A competição, além de mais eficiente, é o único método pelo qual as actividades podem ser ajustadas sem intervenção coerciva ou autoritária e arbitrária.
Para Hayek, as várias formas de colectivismo, como o comunismo, socialismo ou fascismo, diferem entre elas na natureza do objectivo no qual desejam direccionar os esforços da sociedade. Mas todas elas divergem do liberalismo e individualismo em desejarem organizar toda a sociedade e todos os seus recursos para este fim, recusando-se a reconhecer as esferas autónomas nas quais os fins dos indivíduos são supremos. O crescimento da civilização tem sido acompanhado por uma diminuição da esfera na qual as acções individuais estão limitadas por regras fixas. Os liberais entendem que aos indivíduos deve ser permitido, dentro de certos limites definidos, seguirem os seus próprios valores e preferências ao invés da de outro qualquer. Hayek resume: “É este reconhecimento do indivíduo como o último juiz dos seus fins, a crença de que tanto quanto possível as suas próprias visões devem governar as suas acções, que forma a essência da posição individualista”.
Quando a democracia começa a ser dominada por um credo colectivista, ela irá autodestruir-se.

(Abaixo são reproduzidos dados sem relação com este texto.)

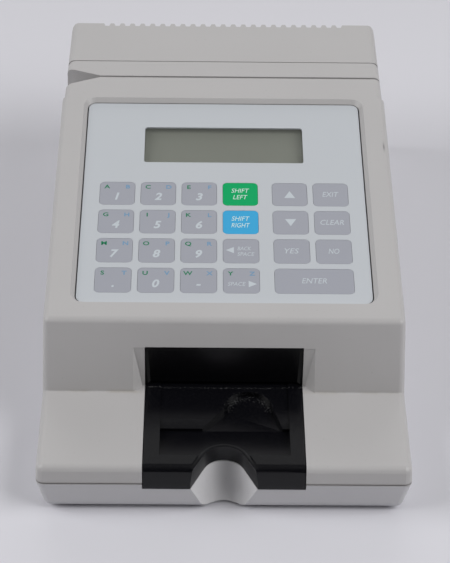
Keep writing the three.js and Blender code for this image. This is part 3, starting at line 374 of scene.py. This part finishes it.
def worn(material):
    """Patchy stains in the corner of shelf and fascia, and one dark rub mark on the panel."""
    tree = material.node_tree
    place = on_piece(tree)
    axes = axes_of(tree, place)
    overlaid(material, stain_colour, near(tree, axes["Z"], shelf_height, corner_reach),
             near(tree, axes["Y"], fascia_foot, corner_reach),
             specks(tree, place, stain_size, stain_span), stain_share)
    overlaid(material, scuff_colour, near(tree, axes["X"], scuff_across, scuff_width),
             near(tree, axes["Y"], scuff_along, scuff_length), scuff_share)
    return material


# The upper case carries the same painted seam shade along its lower edge.
upper_plastic = worn(soiled_and_seam_shaded(grained(surface("light grey plastic", upper_colour, **case_coat),
                                    **case_grain)))
moulding("upper_shell", "upper_housing", upper_plastic, upper_edge)
moulding("bridge_shell", "swipe_bridge", upper_plastic, upper_edge)
moulding("rear_shell", "rear_cover", upper_plastic, upper_edge)


# Keypad overlay: a satin polyester sheet printed pale blue grey on its back, lying in the
# bevelled pocket of the panel. The sheet of switches under it is a clouded film.
overlay_colour = (184, 188, 193)
overlay_grain = {
    "size": 0.2 * mm,
    "depth": 0.003 * mm,
    "mottle_size": 60 * mm,
    "mottle_share": 0.012,
    "roughness": (0.36, 0.46),
}
overlay_edge = 0.08 * mm
switch_colour = (150, 155, 160)
switch_grain = {
    "size": 0.3 * mm,
    "depth": 0.004 * mm,
    "mottle_size": 30 * mm,
    "mottle_share": 0.035,
    "roughness": (0.5, 0.62),
}

overlay_film = grained(surface("overlay film", overlay_colour), **overlay_grain)
moulding("overlay_sheet", "keypad_overlay", overlay_film, overlay_edge)
switch_materials = nodes["switch_sheet"].data.materials
switch_materials.clear()
switch_materials.append(grained(surface("switch film", switch_colour), **switch_grain))


# Keys: printed touch areas in the film, each a thin plate with softly rounded edges, drawn out
# a little to fill its place. Most are grey, and the two shift keys are green and blue.
key_gloss = 0.3
shift_gloss = 0.1
key_finishes = {
    "key_grey": ((155, 157, 166), key_gloss),
    "key_green": ((2, 160, 94), shift_gloss),
    "key_blue": ((62, 162, 210), shift_gloss),
}
key_grain = {**overlay_grain, "mottle_size": 25 * mm}
key_edge = 0.12 * mm
key_growth = 0.1 * mm
key_thickness = 0.8 * mm
panel_tilt = math.radians(4.88)
panel_across = Vector((1, 0, 0))
panel_up = Vector((0, math.cos(panel_tilt), math.sin(panel_tilt)))
panel_out = Vector((0, -math.sin(panel_tilt), math.cos(panel_tilt)))


def points_of(mesh):
    """The mesh's points as rows of an array."""
    flat = np.empty(3 * len(mesh.vertices), np.float32)
    mesh.vertices.foreach_get("co", flat)
    return flat.astype(float).reshape(-1, 3)


def widen(mesh, growth):
    """Each point of a plate on the panel moves by the growth away from the plate's middle, both
    across the panel and up or down it."""
    points = points_of(mesh)
    off = points - points.mean(axis=0)
    for way in (panel_across, panel_up):
        points += np.outer(np.copysign(growth, off @ way), way)
    mesh.vertices.foreach_set("co", points.ravel())


key_films = {slot: grained(surface(slot.replace("_", " "), colour, gloss), **key_grain)
             for slot, (colour, gloss) in key_finishes.items()}
for key in [node for node in nodes if node.startswith("key_")]:
    cap = moulding(key + "_cap", key, key_films[slots[key]], key_edge)
    widen(cap.data, key_growth)


# Legends: flat ink in italic capitals and figures, pale on the grey keys and white on the
# shift keys. The small upright letters at a key's upper corners are green and blue.
ink_roughness = 0.5
letter_gloss = 0.2
inks = {
    "pale": surface("pale ink", (187, 194, 200), roughness=ink_roughness),
    "white": surface("white ink", (200, 224, 218), roughness=ink_roughness),
    "green": surface("green ink", (14, 118, 80), letter_gloss, roughness=ink_roughness),
    "blue": surface("blue ink", (108, 148, 180), letter_gloss, roughness=ink_roughness),
}
ink_height = 0.02 * mm
italic_share = 0.22
outline_steps = 3
figure_height = 4.5 * mm
figure_width_share = 0.93
figure_weight_share = 0.03
figure_up = -1.95 * mm
letter_height = 2.35 * mm
letter_width_share = 1.08
letter_weight_share = 0.02
letter_across = 4.85 * mm
letter_up = 4.6 * mm


def glyphs(text, slant_share=0, weight_share=0):
    """A word's letters at a font size of one, from the font's own outlines, reaching one above
    and one below the page: their points and faces."""
    curve = bpy.data.curves.new("letters", "FONT")
    curve.body = text
    curve.align_x = "CENTER"
    curve.shear = slant_share
    curve.offset = weight_share
    curve.extrude = 1
    curve.resolution_u = outline_steps
    holder = bpy.data.objects.new("letters", curve)
    mesh = bpy.data.meshes.new_from_object(holder)
    bpy.data.objects.remove(holder)
    return points_of(mesh), [list(face.vertices) for face in mesh.polygons]


capital_height = np.ptp(glyphs("E")[0][:, 1])


def words(text, height, width_share=1.0, slant_share=italic_share, weight_share=0):
    """Letters of a given capital height in a thin layer of ink, centred on their middle and
    drawn in or out across by a share of their own width."""
    points, faces = glyphs(text, slant_share, weight_share)
    points *= (width_share * height / capital_height, height / capital_height, ink_height)
    points[:, 0] -= (points[:, 0].min() + points[:, 0].max()) / 2
    points[:, 1] -= height / 2
    return points, faces


def fitted(text, height, width):
    """One word, drawn in or out to fill a given width."""
    own_width = np.ptp(words(text, height)[0][:, 0])
    return words(text, height, width / own_width)


def arrow(width, height, turn):
    """A triangle in a thin layer of ink, its three corners turned about its middle. It points
    up before it is turned."""
    corners = np.array([[-width / 2, -height / 2], [width / 2, -height / 2], [0, height / 2]])
    cos, sin = math.cos(turn), math.sin(turn)
    corners = corners @ np.array([[cos, sin], [-sin, cos]])
    points = np.vstack([np.column_stack([corners, np.full(len(corners), level)])
                        for level in (-ink_height, ink_height)])
    faces = [[2, 1, 0], [3, 4, 5], [0, 1, 4, 3], [1, 2, 5, 4], [2, 0, 3, 5]]
    return points, faces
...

Se um enorme planeamento central passa a ser demandado, o único meio possível para praticá-lo é através de uma ditadura. A coerção e o uso da força serão os métodos mais eficientes para aplicar esses ideais. A vontade arbitrária da maioria não irá respeitar as diferentes preferências individuais, e haverá demanda por um governante central capaz de obrigar as minorias dissidentes, a seguir o ideal colectivista. A concentração de poder será inevitável. “Não é a fonte, mas a limitação do poder que o previne de ser arbitrário”, diz Hayek. Por isso o império da lei é a grande distinção entre países livres e países com governos arbitrários. Por este motivo, basicamente, que a ausência de liberdade económica levará inexoravelmente ao término da liberdade pessoal e política. Quando o governo tem poderes arbitrários para decidir sobre pequenas coisas nos mínimos detalhes, como quanto deve ser produzido de certo produto, qual o preço que deve ser cobrado e quem deve ter o direito de produzir, o império da lei acaba trocado pelo poder discricionário do governante. Sem leis gerais apenas, o governo acaba podendo invadir qualquer esfera da vida individual, criando privilégios e, por conseguinte, discriminados. Os indivíduos não conseguem prever direito quais as consequências legais dos seus actos. Todos acabam reféns do Estado, tendo que cultivar uma “amizade com o rei”, já que este pode, a qualquer momento, criar uma nova regra arbitrária e prejudicar injustamente alguém. Quanto mais o Estado planeia, mais difícil fica o planeamento dos indivíduos. Daí a extrema necessidade de uma igualdade perante a lei, que deve ser objectiva. Quando o Estado assume os meios de produção, a escravidão e a miséria são o resultado. Poucos poderosos podem decidir todo o resultado da economia. Hayek então pergunta: “Quem irá negar que um mundo onde os ricos são poderosos ainda é um mundo melhor que onde somente os já poderosos podem adquirir riqueza?”. De forma simplificada, devemos fazer uma escolha entre desigualdade material, já que os indivíduos são desiguais, ou então, o caminho da servidão.